BeIN told the New York Times (NYT) that it had repaid €10 million of the debt on October 5.  

The broadcaster has held rights to LaLiga for several years and has been among the league’s most lucrative media partners globally.

The legal matter exacerbates LaLiga president Javier Tebas’ feud with Nasser Al-Khelaifi, the chairman of BeIN and president of French soccer giants Paris Saint-Germain.

Tebas has been outspoken in his views on PSG’s Qatari ownership and Al-Khelaifi in particular who is also a board member of European soccer’s governing body UEFA and chairman of the European Club Association (ECA), the body that connects 246 soccer clubs across the continent.

The LaLiga chief believes the unpaid rights fee is a deliberate ploy by Al-Khelaifi to pressure him to tone down his public criticism.

Tebas told the NYT: “[Al-Khelaifi] knows exactly what he is doing. He’s trying to get to the point where clubs will tell the president of the league we prefer to get the money and have you talk less.”

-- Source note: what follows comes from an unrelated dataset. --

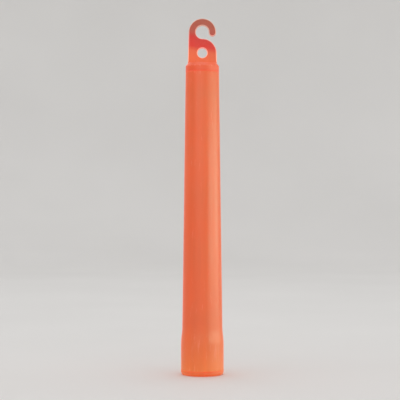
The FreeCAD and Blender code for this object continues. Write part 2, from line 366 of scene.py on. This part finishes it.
def activator_material():
    """The activator, a thin straw-coloured liquid."""
    shader = Shader("activator")
    cloud = shader.noise(per_metre=90)
    shader.set(
        Base_Color=shader.mix(shader.span(cloud, *WIDE), (0.95, 0.80, 0.62), (0.98, 0.86, 0.70)),
        Roughness=0.02,
        IOR=1.43,
        Transmission_Weight=1.0,
    )
    return shader.material


# ---- pieces built here ---------------------------------------------------------------------------------
def make(name, form, material):
    """Turns a bmesh into a smooth piece that rides on the stick."""
    bmesh.ops.recalc_face_normals(form, faces=form.faces)
    mesh = bpy.data.meshes.new(name)
    form.to_mesh(mesh)
    form.free()
    mesh.shade_smooth()
    mesh.materials.append(material)
    piece = bpy.data.objects.new(name, mesh)
    bpy.context.scene.collection.objects.link(piece)
    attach(piece, "stick")
    return piece


def bridge(form, rings, closed):
    """Faces between rings of vertices. An open run of rings gets flat ends."""
    pairs = list(zip(rings, rings[1:])) + ([(rings[-1], rings[0])] if closed else [])
    for near, far in pairs:
        for k in range(len(near)):
            form.faces.new((near[k - 1], near[k], far[k], far[k - 1]))
    if not closed:
        form.faces.new(rings[0])
        form.faces.new(reversed(rings[-1]))


def weld_bead(name, wall_radius, z, material, seed):
    """The uneven bead of flash that spin welding squeezes into the groove between two mouldings."""
    around, section = 240, 10
    inset, half_width, half_height = 0.10 * MM, 0.14 * MM, 0.19 * MM
    swell_lumps, ripple_lumps, ripple_seed = 3.5, 16.0, seed + 5
    swell_girth, ripple_girth = 0.22, 0.12
    swell_out, ripple_up = 0.04 * MM, 0.03 * MM
    form = bmesh.new()
    rings = []
    for k in range(around):
        angle = 2 * math.pi * k / around
        out = Vector((math.cos(angle), math.sin(angle), 0))
        swell = noise.noise(out * swell_lumps + Vector((0, 0, seed)))
        ripple = noise.noise(out * ripple_lumps + Vector((0, 0, ripple_seed)))
        girth = 1.0 + swell_girth * swell + ripple_girth * ripple
        middle = out * (wall_radius - inset + swell_out * swell) + Vector((0, 0, z + ripple_up * ripple))
        rings.append([
            form.verts.new(middle + out * (half_width * girth * math.cos(turn))
                           + Vector((0, 0, half_height * girth * math.sin(turn))))
            for turn in (2 * math.pi * i / section for i in range(section))
        ])
    bridge(form, rings, closed=True)
    return make(name, form, material)


def tab_outlines():
    """The tab's edges at mid-thickness, cut from the cap's mesh: (points, closed) for each."""
    clear_of_shoulder = 0.2 * MM
    decimals = 7  # points that agree to a ten-thousandth of a millimetre are one point
    foot = shoulder_top + clear_of_shoulder
    form = bmesh.new()
    form.from_mesh(nodes["hook_cap"].data)
    everything = form.verts[:] + form.edges[:] + form.faces[:]
    cut = bmesh.ops.bisect_plane(form, geom=everything, plane_co=(0, 0, 0), plane_no=(0, 1, 0))["geom_cut"]
    links = {}
    for edge in cut:
        if not isinstance(edge, bmesh.types.BMEdge):
            continue
        low, high = sorted((v.co.copy() for v in edge.verts), key=lambda point: point.z)
        if high.z <= foot:
            continue
        if low.z < foot:
            low = low.lerp(high, (foot - low.z) / (high.z - low.z))
        ends = [tuple(round(c, decimals) for c in point) for point in (low, high)]
        if ends[0] != ends[1]:
            links.setdefault(ends[0], set()).add(ends[1])
            links.setdefault(ends[1], set()).add(ends[0])
    form.free()
    # Each run starts at a loose end where there is one, and follows the links until they run out.
    runs = []
    while links:
        ends = sorted(p for p in links if len(links[p]) == 1)
        point = ends[0] if ends else min(links)
        first, run = point, [Vector(point)]
        while links.get(point):
            onward = min(links[point])
            links[point].discard(onward)
            links[onward].discard(point)
            if onward != first:
                run.append(Vector(onward))
            if not links[point]:
                del links[point]
            point = onward
        links = {p: others for p, others in links.items() if others}
        runs.append((run, point == first))
    return runs


def parting_line(material):
    """The thin line that the mould's two halves leave round the tab's edge."""
    half_width, section = 0.07 * MM, 6
    across = Vector((0, 1, 0))
    form = bmesh.new()
    for run, closed in tab_outlines():
        rings = []
        for k, point in enumerate(run):
            before = run[k - 1] if k or closed else point
            after = run[(k + 1) % len(run)] if k + 1 < len(run) or closed else point
            side = (after - before).normalized().cross(across)
            rings.append([
                form.verts.new(point + side * (half_width * math.cos(turn)) + across * (half_width * math.sin(turn)))
                for turn in (2 * math.pi * i / section for i in range(section))
            ])
        bridge(form, rings, closed)
    return make("tab_parting_line", form, material)


# ---- studio --------------------------------------------------------------------------------------------
def bowl():
    """A pale floor that curves up all round into a wall, so that no horizon shows from any side."""
    floor_radius, curve, wall_top = 0.85, 0.5, 1.3
    around, floor_rings, curve_rings = 96, 6, 12
    profile = [(floor_radius * i / floor_rings, 0.0) for i in range(1, floor_rings + 1)]
    for i in range(1, curve_rings + 1):
        turn = math.pi / 2 * i / curve_rings
        profile.append((floor_radius + curve * math.sin(turn), curve * (1 - math.cos(turn))))
    profile.append((floor_radius + curve, wall_top))
    mesh = bpy.data.meshes.new("studio_bowl")
    form = bmesh.new()
    angles = [2 * math.pi * k / around for k in range(around)]
    rings = [
        [form.verts.new((radius * math.cos(angle), radius * math.sin(angle), z)) for angle in angles]
        for radius, z in profile
    ]
    form.faces.new(rings[0])
    for lower, upper in zip(rings, rings[1:]):
        for k in range(around):
            form.faces.new((lower[k - 1], lower[k], upper[k], upper[k - 1]))
    bmesh.ops.recalc_face_normals(form, faces=form.faces)
    form.to_mesh(mesh)
    form.free()
    mesh.shade_smooth()
    bowl_object = bpy.data.objects.new("studio_bowl", mesh)
    bpy.context.scene.collection.objects.link(bowl_object)
    shader = Shader("studio_paper")
    fibre_depth = 0.02 * MM
    fibres = shader.noise(per_metre=1500, detail=3)
    tone = shader.noise(per_metre=6)
    shader.set(
        Base_Color=shader.mix(shader.span(tone, *WIDE), (0.78, 0.77, 0.75), (0.81, 0.80, 0.78)),
        Roughness=0.75,
    )
    shader.bump([(fibres, fibre_depth)])
    mesh.materials.append(shader.material)


def lamp(name, place, size, power, colour=(1, 1, 1), only=None):
    """A soft rectangular light that faces the stick's middle, unseen itself. It may light only some pieces."""
    light = bpy.data.lights.new(name, "AREA")
    light.shape = "RECTANGLE"
    light.size, light.size_y = size
    light.energy = power
    light.color = colour
    holder = bpy.data.objects.new(name, light)
    holder.location = place
    aim = Vector((0, 0, cad_high.z * 0.5))
    holder.rotation_euler = (aim - Vector(place)).to_track_quat("-Z", "Y").to_euler()
    holder.visible_camera = False
    if only is not None:
        holder.light_linking.receiver_collection = only
        holder.light_linking.blocker_collection = only
    bpy.context.scene.collection.objects.link(holder)


def lights():
    """A soft box at the right for the long highlight, weak fills, a broad top light and even air.

    The soft box and the fills light only the stick, so that they leave no patch on the floor.
    """
    stick = bpy.data.collections.new("stick_pieces")
    for piece in pieces:
        stick.objects.link(piece)
    lamp("right_strip", (0.58, -0.16, 0.05), size=(0.95, 0.24), power=3.7, colour=(0.88, 0.95, 0.70), only=stick)
    lamp("front_fill", (-0.30, -0.95, 0.32), size=(1.1, 0.5), power=2.5, colour=(1.0, 0.93, 0.84), only=stick)
    lamp("top_soft", (0.0, 0.1, 1.4), size=(1.2, 1.2), power=7.6)
    lamp("back_soft", (-0.3, 0.8, 0.6), size=(0.8, 0.5), power=0.8, only=stick)
    world = bpy.data.worlds.new("studio_air")
    world.use_nodes = True
    background = next(n for n in world.node_tree.nodes if n.type == "BACKGROUND")
    background.inputs["Color"].default_value = (0.97, 0.97, 1.0, 1.0)
    background.inputs["Strength"].default_value = 0.58
    bpy.context.scene.world = world
    bpy.context.scene.view_settings.view_transform = "Standard"


def camera():
    """A level camera half a metre off, at half the stick's height."""
    distance, eye, aside, lens = 0.56, 0.0747, -0.001, 117.5
    data = bpy.data.cameras.new("camera")
    data.lens = lens
    data.clip_start = 0.01
    holder = bpy.data.objects.new("camera", data)
    holder.location = (aside, -distance, eye)
    holder.rotation_euler = (math.radians(90), 0, 0)
    bpy.context.scene.collection.objects.link(holder)
    bpy.context.scene.camera = holder


# ---- the scene -----------------------------------------------------------------------------------------
tube_plastic, cap_plastic, plug_plastic = tube_material(), cap_material(), plug_material()
wear("outer_tube", tube_plastic)
wear("hook_cap", cap_plastic)
wear("end_plug", plug_plastic)
wear("dye_solution", dye_material())
wear("glass_ampoule", glass_material())
wear("activator_liquid", activator_material())
pieces = list(nodes.values())
pieces.append(weld_bead("plug_weld_bead", tube_high.x, tube_low.z, plug_plastic, seed=3))
pieces.append(weld_bead("cap_weld_bead", cap_high.x, tube_high.z, cap_plastic, seed=8))
pieces.append(parting_line(cap_plastic))
bowl()
lights()
camera()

In a separate Twitter post, Tebas wrote: “It is not only about the danger of the state-owned clubs, but they also control the TV operators and pay or stop paying them and fulfill or breach the most expensive contracts at their whim as a measure of pressure to force others to ‘kneel’ to their various false interests.”

In June, Tebas filed a complaint to UEFA accusing PSG and Manchester City, which are also owned by a gulf state in Abu Dhabi, of breaching financial fair play rules.

This was the latest in several complaints issued by the LaLiga president against the state-owned teams over the past years.